Мы, сильно отощавшие на московских сублиматах, также испытали шок, когда, перемахнув через ограждение, вошли в здание станции канатной дороги и увидели полный еды и напитков бар. Вот так и произошло наше очередное возвращение в лоно цивилизации.
Охота на анаконду
В тот день, когда мы прибыли в Санта-Росу на Абукане, там от змеиных укусов умерли три сборщика каучука. Расположенное посреди болот, это место было раем для всевозможных змей, включая анаконд. Анаконд здесь так боялись, что, по сути дела, барака выполняла роль каторжного поселения… Эти змеи живут главным образом в болотах, так как в противоположность реке, часто превращающейся в забитую грязью канаву во время сухого сезона, болото всегда остается болотом. Вторжение в место обитания анаконд равносильно игре со смертью.
— Да он просто псих, — наконец понимаю я. Индеец из племени гуаджибо стоит на корме нашей лодки, бешено несущейся по извилистой ночной протоке. В одной руке он держит рукоятку мотора, управляя движением судна, в другой — раскаленное стекло разбитого фонаря, луч которого выхватывает в кромешной темноте то правый, то левый берег этой бесконечной дороги.
Индеец счастлив. Здесь он бог и царь, повелитель этой жалкой кучки «гринго», судорожно цепляющихся за борта лодки, черпающей на каждом крутом вираже мутную воду.
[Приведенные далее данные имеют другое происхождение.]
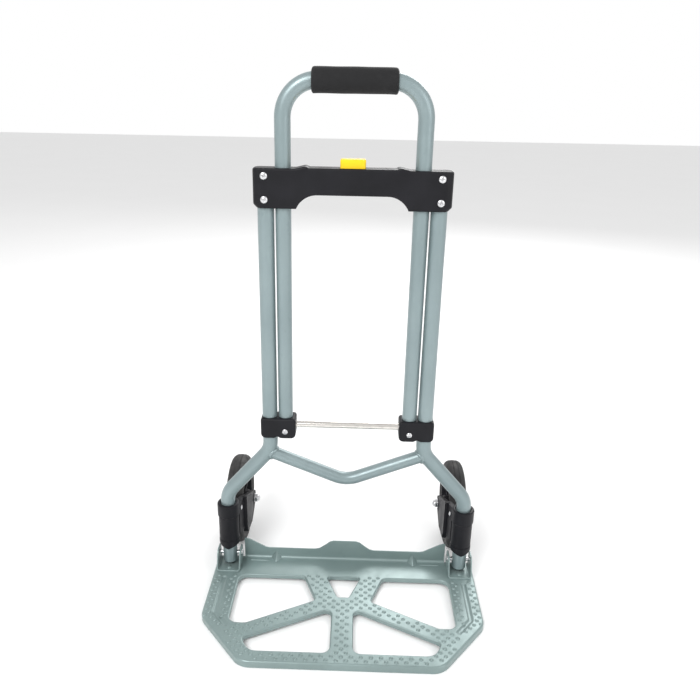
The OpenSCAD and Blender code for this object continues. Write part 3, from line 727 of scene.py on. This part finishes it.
def side_on(p, depth):
    return (depth, p[0], p[1])


def bracket_shape():
    shape = sleeve_shape()
    shape.pillow(arm_outline(18.2), ARM_X[0], ARM_X[1], 1.2, side_on)
    # low raised border along the free edge of the inner face
    outer, inner = moved(ARM_POINTS, ARM_RADII, 1.6, 6), moved(ARM_POINTS, ARM_RADII, 3.6, 6)
    rings = []
    for (y0, z0), (y1, z1) in zip(outer, inner):
        if min(y0, y1) > 30:
            rings.append([(ARM_X[0] + 0.3, y0, z0),
                          (ARM_X[0] - 0.5, y0 * 0.8 + y1 * 0.2, z0 * 0.8 + z1 * 0.2),
                          (ARM_X[0] - 0.5, y0 * 0.2 + y1 * 0.8, z0 * 0.2 + z1 * 0.8),
                          (ARM_X[0] + 0.3, y1, z1)])
    shape.loft(rings)
    axle = Vector((0, AXLE_Y, WHEEL_R))
    shape.lathe(axle, (1, 0, 0), [(ARM_X[0] - BOSS_H, 4), (ARM_X[0] - BOSS_H, BOSS_R - 0.5),
                                  (ARM_X[0] - 0.1, BOSS_R), (ARM_X[1] - 0.4, BOSS_R),
                                  (ARM_X[1], BOSS_R - 0.6), (ARM_X[1], 4)])
    # bridge from the sleeve to the arm
    bridge = Shape().pillow(
        lambda d: moved([(ARM_X[1] - 0.3, 9), (-14.5, -6), (-9, -6), (-9, 9), (-13.5, 19.6),
                         (ARM_X[1] + 1, 26), (ARM_X[0] + 1, 34), (ARM_X[0] - 0.1, 33)],
                        [9, 2, 1, 1, 2, 1, 0.3, 0.3], d, 5), 63.4, 121.4, 0.8, in_plan)
    return shape, bridge


def keep_zone():
    """The bridge stays inside the arm's own side view and behind the sleeve's tangent."""
    return Shape().pillow(lambda d: moved(ARM_POINTS, ARM_RADII, d, 6), ARM_X[0], -8, 0.01, side_on)


for side_name, side in SIDES.items():
    body = f"swivel_{side_name}"
    shape, bridge = bracket_shape()
    to_leg = Matrix.Translation((LEG_X, 0, 0))
    show(f"wheel_bracket_shell_{side_name}", mesh_of("bracket", shape.turned(to_leg), side), body, BLACK,
         [f"wheel_bracket_{side_name}"], angle=34)
    web = cut(mesh_of("web", bridge.turned(to_leg), side), "web_trimmed", keep_zone().turned(to_leg),
              "INTERSECT", side)
    show(f"wheel_bracket_web_{side_name}", web, body, BLACK, angle=34)
    head = [(side * (LEG_X + ARM_X[1] - 0.1), 10, 108)]
    screws(f"sleeve_screw_head_{side_name}", head, 4, 2, 1.7, body, f"sleeve_screw_{side_name}",
           (-side, 0, 0))


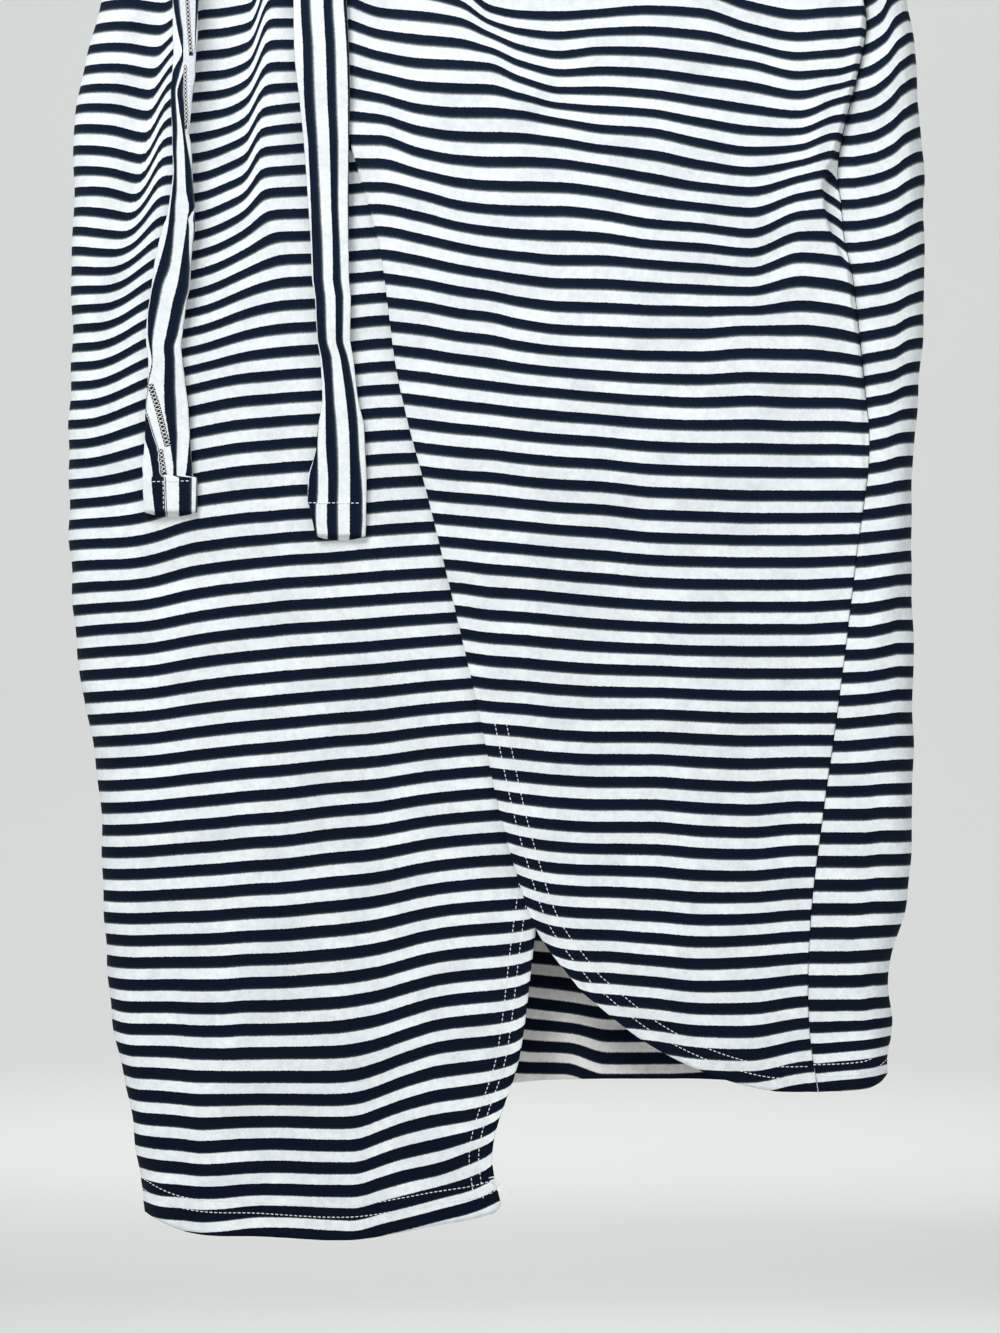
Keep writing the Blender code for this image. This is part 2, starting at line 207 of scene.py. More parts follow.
# Finer creases on top of those: the same columns, but each is steep on its left and eases off on its right
CREASES = (
    (-133, -560, -137, -780, 9, 1.2),
    (-176, -590, -204, -800, 12, 1.4),
    (-29, -625, 34, -672, 12, -1.2),
    (-5, -640, 60, -668, 10, 0.9),
    (186, -735, 200, -775, 9, -1.2),
    (221, -640, 226, -760, 8, 1.0),
    (-118, -900, -150, -1090, 16, 0.5),
    (20, -860, 70, -1010, 20, 0.5),
    (-10, -1060, -60, -1230, 18, 0.5),
)
CREASE_STEEP = 0.0012  # how far its steep side reaches
# Where along it a fold or crease comes and goes, as shares of its length
FOLD_COMES, FOLD_GOES = (-0.15, 0.25), (0.65, 1.15)
CREASE_COMES, CREASE_GOES = (-0.1, 0.3), (0.6, 1.1)
# Soft ridges and hollows: the columns of the folds
SOFT_CREASES = (
    (-89, -1120, -79, -1330, 8, 1.5),
    (-64, -1090, -60, -1330, 9, -0.8),
    (-140, -1110, -136, -1330, 13, 0.9),
    (-20, -1130, -28, -1290, 9, 0.8),
    (-175, -900, -178, -1120, 11, 0.8),
    (-125, -800, -120, -960, 12, -0.8),
    (-10, -790, 70, -850, 11, 0.9),
    (30, -730, 130, -800, 12, -0.9),
    (70, -850, 150, -905, 12, 0.8),
    (110, -900, 165, -1010, 12, -0.8),
    (60, -960, 90, -1090, 14, 0.9),
    (120, -1060, 130, -1200, 13, 0.8),
    (40, -640, 90, -655, 9, 0.8),
    (206, -780, 210, -900, 7, 0.9),
    (198, -1040, 196, -1200, 9, 0.8),
)
RIPPLE = 0.0006  # height of the cloth's own unevenness
RIPPLE_SEED = 11
RIPPLE_WAVES = 14

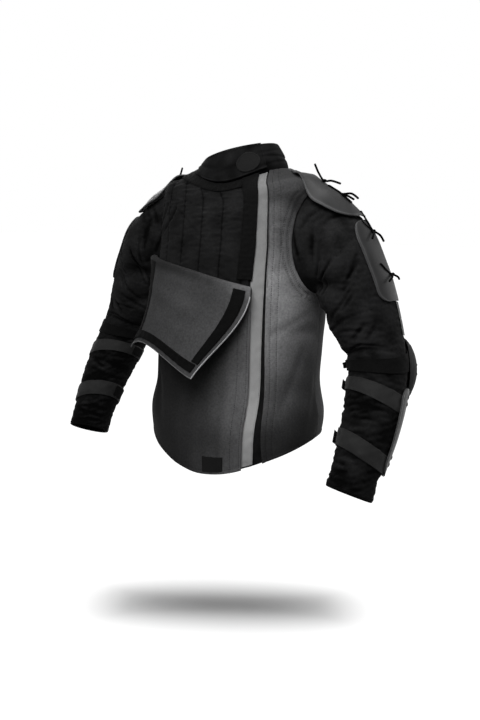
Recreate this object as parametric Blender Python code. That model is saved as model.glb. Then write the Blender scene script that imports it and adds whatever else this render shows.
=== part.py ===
"""A padded jacket for historical fencing, filled out as if worn, with nobody in it.

Frame: metres, +X the wearer's left, -Y the front, +Z up. The origin is midway between the two places
where the collar meets the shoulder seams, which is where the wearer's shoulders carry the jacket.
Every cloth piece is a wall between two grids of points that follow one smooth body or arm surface.
"""

from collections import namedtuple
from math import pi, radians

import bmesh
import bpy
import numpy as np
from mathutils import Vector

LEFT, RIGHT = 1, -1
SIDES = {"left": LEFT, "right": RIGHT}

# Cloth and plate thicknesses, and the gaps between layers.
SHELL = 0.003
QUILT = 0.0036
TAPE = 0.0011
STRAP = 0.0015
PLATE = 0.0026
SEAM = 0.0004
CLEAR = 0.0003
TAPE_CLEAR = 0.0011

# How far the inner face of each layer stands off the body surface.
SHELL_LIFT = 0.0018
OVERLAP_LIFT = 0.0062
CHEST_LIFT = 0.0006
UNDERLAP_LIFT = 0.0
STRIP_LIFT = UNDERLAP_LIFT + TAPE + 0.0005
SLEEVE_LIFT = 0.0008

# The right front rises to the overlap lift over this share of its width and, near the fold, of its height.
OVERLAP_WIDTH = 0.30
OVERLAP_HEIGHT_FROM, OVERLAP_HEIGHT_RISE = 0.80, 0.12

# The body surface, level by level from the hem up: heights at front, side and back, half width,
# depths in front of and behind the middle, and how square the section is (2 is an ellipse).
Level = namedtuple("Level", "z_front z_side z_back half_width front back square")
TORSO = {
    "hem": Level(-0.614, -0.548, -0.588, 0.187, 0.157, 0.149, 2.2),
    "hip": Level(-0.532, -0.502, -0.520, 0.190, 0.158, 0.146, 2.2),
    "waist": Level(-0.448, -0.436, -0.444, 0.178, 0.144, 0.122, 2.2),
    "ribs": Level(-0.340, -0.335, -0.340, 0.181, 0.142, 0.128, 2.3),
    "chest": Level(-0.238, -0.240, -0.240, 0.180, 0.139, 0.132, 2.4),
    "breast": Level(-0.152, -0.150, -0.150, 0.177, 0.122, 0.126, 2.5),
    "shoulder": Level(-0.080, -0.044, -0.058, 0.174, 0.100, 0.102, 2.5),
    "yoke": Level(-0.057, -0.023, -0.026, 0.136, 0.092, 0.086, 2.4),
    "neck": Level(-0.038, -0.006, 0.002, 0.095, 0.082, 0.071, 2.3),
}
LEVEL_NAMES = list(TORSO)
ARMPIT_LEVEL = LEVEL_NAMES.index("chest") - 0.05
SHOULDER_LEVEL = float(LEVEL_NAMES.index("shoulder"))
NECK_LEVEL = float(LEVEL_NAMES.index("neck"))
SIDE_SEAM = pi / 2
SIDE_GAP = SEAM / 2 / TORSO["chest"].half_width
ARMHOLE_FRONT = radians(27)
ARMHOLE_BACK = radians(27)
ARMHOLE_ROUND = 0.8

# The arm surface, station by station from the armhole down: centre, how far the section leans out
# and forward, and its half sizes across and fore and aft. Written for the left arm.
Station = namedtuple("Station", "x y z lean_out lean_fore across fore")
ARM = {
    "cap": Station(0.2255, 0.000, -0.1725, 64, 0, 0.0807, 0.087),
    "biceps": Station(0.2512, -0.002, -0.2202, 33, 2, 0.0705, 0.079),
    "mid_arm": Station(0.2743, -0.002, -0.2754, 24, 4, 0.0685, 0.073),
    "above_elbow": Station(0.301, -0.002, -0.333, 20, 10, 0.059, 0.065),
    "elbow": Station(0.317, -0.012, -0.378, 10, 24, 0.056, 0.061),
    "below_elbow": Station(0.324, -0.042, -0.426, 2, 34, 0.055, 0.057),
    "forearm": Station(0.327, -0.080, -0.483, -2, 34, 0.051, 0.052),
    "wrist": Station(0.325, -0.116, -0.540, -4, 32, 0.045, 0.046),
    "cuff": Station(0.321, -0.143, -0.588, -6, 30, 0.044, 0.045),
}
STATION_NAMES = ["armhole", *ARM]
ELBOW_SEAM = STATION_NAMES.index("elbow") + 0.25
CUFF_END = float(len(ARM))

# The collar: height at the middle of its range, how it tips, and its radii at the top. Its front flap
# covers the angles and shares of its height below, and the round patch sits on that flap.
COLLAR_TOP = 0.023
COLLAR_BACK_RISE = 0.012
COLLAR_LEFT_RISE = 0.016
COLLAR_TOP_WIDTH = 0.073
COLLAR_TOP_DEPTH = 0.073
COLLAR_WALL = 0.0045
COLLAR_TOP_Y = -0.008
COLLAR_BULGE = 0.004
COLLAR_FLAP = 0.0036
COLLAR_FLAP_FROM, COLLAR_FLAP_TO = radians(-128), radians(57)
COLLAR_FLAP_LOW, COLLAR_FLAP_SIDE, COLLAR_FLAP_HIGH = 0.11, 0.16, 1.03
COLLAR_FLARE, COLLAR_FLARE_SHARE = 0.0030, 0.6
COLLAR_PATCH_RADIUS = 0.0180
COLLAR_PATCH_AT, COLLAR_PATCH_SHARE = radians(36), 0.52
COLLAR_HEIGHT = 0.062

# The closure runs down the wearer's left of the breastbone: its distance from the middle at each level,
# and the distances from it at which the pieces beside it start and end.
CLOSURE = {"hem": 0.104, "waist": 0.107, "chest": 0.109, "breast": 0.106, "shoulder": 0.096, "neck": 0.073}
RIGHT_EDGE = -0.0120
CHEST_EDGE = -0.0195
STRIP_FROM, STRIP_TO, STRIP_BOTTOM = -0.0150, 0.0080, 0.09
LEFT_EDGE = {"hem": 0.0250, "waist": 0.0160, "chest": 0.0125, "neck": 0.0105}
UNDERLAP_FROM, UNDERLAP_TO = -0.0190, 0.0340

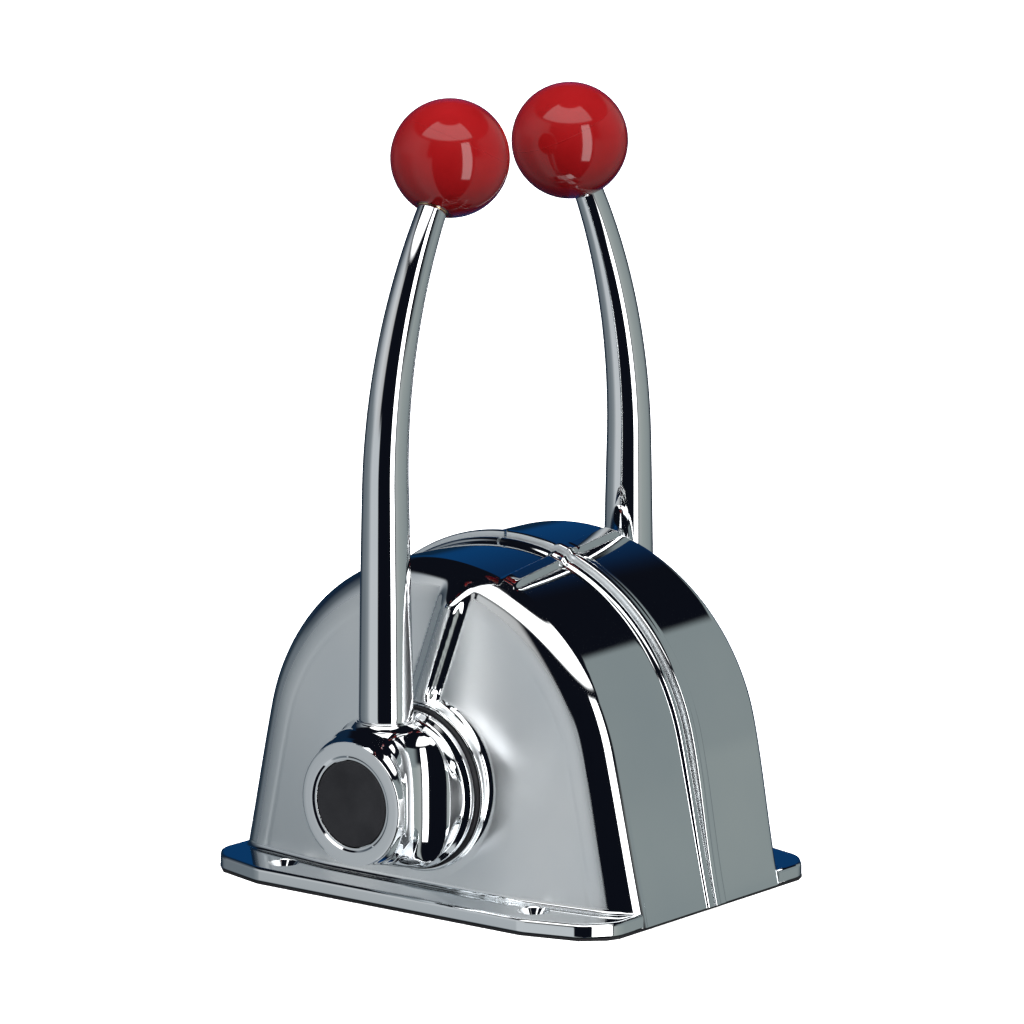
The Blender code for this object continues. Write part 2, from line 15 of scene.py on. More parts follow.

Непонятно, как он умудряется реагировать на неожиданно появляющиеся на реке завалы, но индеец каждый раз безошибочно уклоняется от внезапных препятствий, и лишь изредка лодка с грохотом врезается в какие-то невидимые под водой камни или ветки деревьев, низко нависших над протокой, столкновение с которыми тревожит спящих на них птиц. Сотни белых цапель, разноцветных ибисов, хлопая крыльями, взлетают и недовольно кружат вокруг нашей моторки, уклоняясь от прыгающего по сторонам луча прожектора.
Впрочем, фонарь индейца — не единственный источник света в этой кромешной темноте тропической ночи. Вдоль берегов густо рассыпаны красные огоньки светящихся глаз кайманов. Я никогда еще не видел в дикой природе такого большого количества этих рептилий. Периодически прожектор выхватывает застывшие с разинутой пастью фигурки крокодилов, лежащих на берегу, и это тоже оптимизма у «гринго» не вызывает.
Над водой проносится стая летучих мышей-вампиров. Сейчас они опасности не представляют. Но как мы будем спать на открытом воздухе в гамаках ночью, ведь укус этой твари совершенно незаметен для спящего человека?
А сколько опасностей ожидает нас под водой. В памяти всплывают давно забытые картинки из школьного урока по географии. Клетку с теленком опускают в воду, а затем достают скелет, тщательно обглоданный пираньями. Этих тварей здесь тоже полно, а перспектива оказаться в воде более чем реальна.
Картину этого ночного безумия завершает бензин, протекающий из канистры прямо на дно лодки. Конечно, бензин в Венесуэле дешевле воды, и в финансовом плане потеря небольшая, но оголенные концы провода, идущие к прожектору в руках гуаджибо, немного напрягают. Робкие попытки указать индейцу на эту маленькую неприятность вызывают лишь презрительные улыбки. И дело, видно, не только в полном языковом непонимании. Богу реки нет дела до таких мелочей, как перспектива взорваться в каждую секунду от искры в замотанных скотчем проводах фонаря или страхи старающихся не вывалиться за борт на крутых виражах пассажиров.
Но вот все заканчивается. Измотанные двухчасовой гонкой, шатающиеся бледнолицые наконец вылезают на ночной берег и по узкой тропинке идут к робкому огоньку маленькой фермы, затерявшейся в бескрайних просторах саванны где-то недалеко от границы с Колумбией, в районе причудливого переплетения протоков и рек, ведущих к главной водной артерии Венесуэлы — реке Ориноко. Здесь нет дорог, и моторка — единственное средство передвижения, соединяющее молодую семейную пару фермеров с цивилизацией.
Сама ферма напоминает маленькую укрепленную крепость, густо опутанную колючей проволокой.
— Обязательно закройте за собой калитку, — напоминает Ирина. — Не хочется, чтобы за нами сюда заползли крокодилы.